Think about the mechanics of the "mall rat" archetype used here. These characters aren't outsiders. They are the idealized version of outsiders—perfectly manicured, wearing vintage clothes that cost three hundred dollars at a boutique, and speaking in curated quips. When they practice "magic," it’s flashy, digital, and consequence-free.
In a real narrative about power and isolation, there is a cost. In Forbidden Fruits, the only cost is the cleanup fee for the food court.
I have spent two decades analyzing how genre films influence—and are influenced by—market trends. I’ve seen studios dump fifty million dollars into "edgy" projects because a focus group said Gen Z likes astrology and 80s nostalgia. This film is the zenith of that cynicism. It is "horror" for people who want to look cool on a Friday night without actually having a nightmare.
The Misunderstanding of Texas Gothic
The film attempts to use its Texas setting as a shorthand for oppression. It plays on the tired stereotype of the "lone progressive girl in a sea of cowboys." This is a fundamental misunderstanding of the actual cultural landscape of the Texas suburbs.
The Texas mall isn't a desert of thought; it’s a high-velocity intersection of globalism, immigration, and skyrocketing wealth. By reducing the setting to a cartoonish backdrop of "square" adults vs. "magical" teens, the filmmakers ignore the real, gritty tensions of the region.
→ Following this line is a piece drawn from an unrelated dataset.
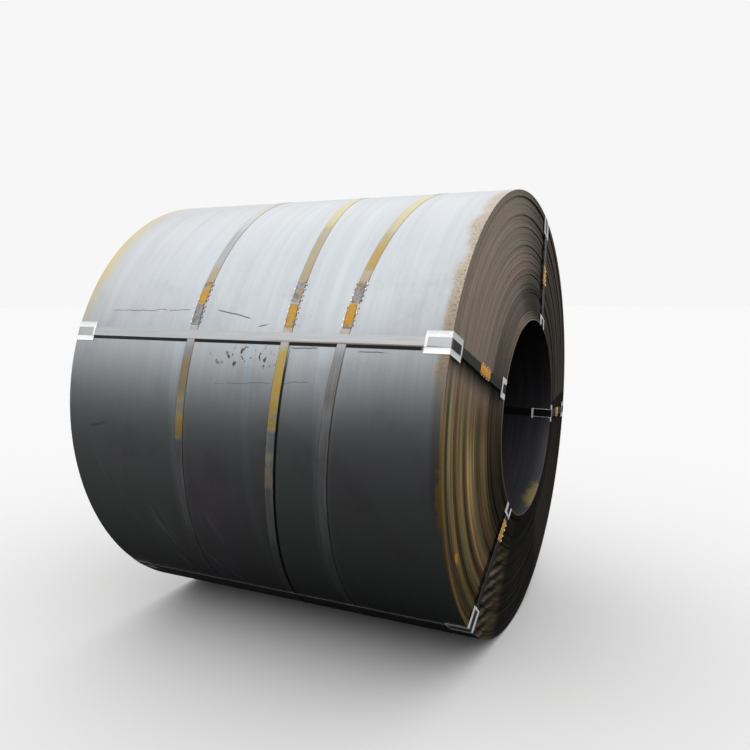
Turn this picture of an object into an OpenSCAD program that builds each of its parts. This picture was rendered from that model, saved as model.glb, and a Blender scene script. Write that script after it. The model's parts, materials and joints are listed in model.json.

Imagine a version of this story where the witchcraft isn't a neon-colored superpower, but a desperate, dirty survival tactic used by people actually pushed to the margins. That would be a movie. Instead, we get a story where the "oppression" is mostly just being bored at a suburban high school.
Why We Should Stop Celebrating "Genre-Benders"
The industry is currently obsessed with the term "genre-bending." It’s used as a shield against criticism. If the horror isn't scary, they call it a comedy. If the comedy isn't funny, they call it a character study.
Forbidden Fruits bends until it breaks. It refuses to commit to the stakes of a horror film. In a classic slasher or an occult thriller, the threat feels existential. Here, the threat is just a plot device to get to the next stylized kill sequence.
When we celebrate these middle-of-the-road "hybrids," we lower the bar for everyone. We tell creators that they don't need to master the art of the scare or the timing of a joke as long as they have a "unique hook."
The hook of Forbidden Fruits is a lie. There is nothing forbidden about it. It is perfectly calibrated for the very systems it pretends to despise.
The Actionable Truth for the Audience
Stop looking for "subversion" in films that are distributed by the biggest conglomerates in the world. If a movie about witches is being promoted on every major social media platform with a tie-in makeup line, it isn't "counter-culture."
If you want actual horror that challenges the status quo, look toward the fringes—toward the independent directors who aren't afraid to make an audience feel genuinely disgusted or genuinely sad. Look for films where the "outsiders" don't look like models and the "magic" doesn't look like a Snapchat filter.
The "Texas mall rat" isn't a rebel. She’s a consumer who found a new niche to occupy.
Stop buying the fruit. It was grown in a lab.
Go find something that actually rots.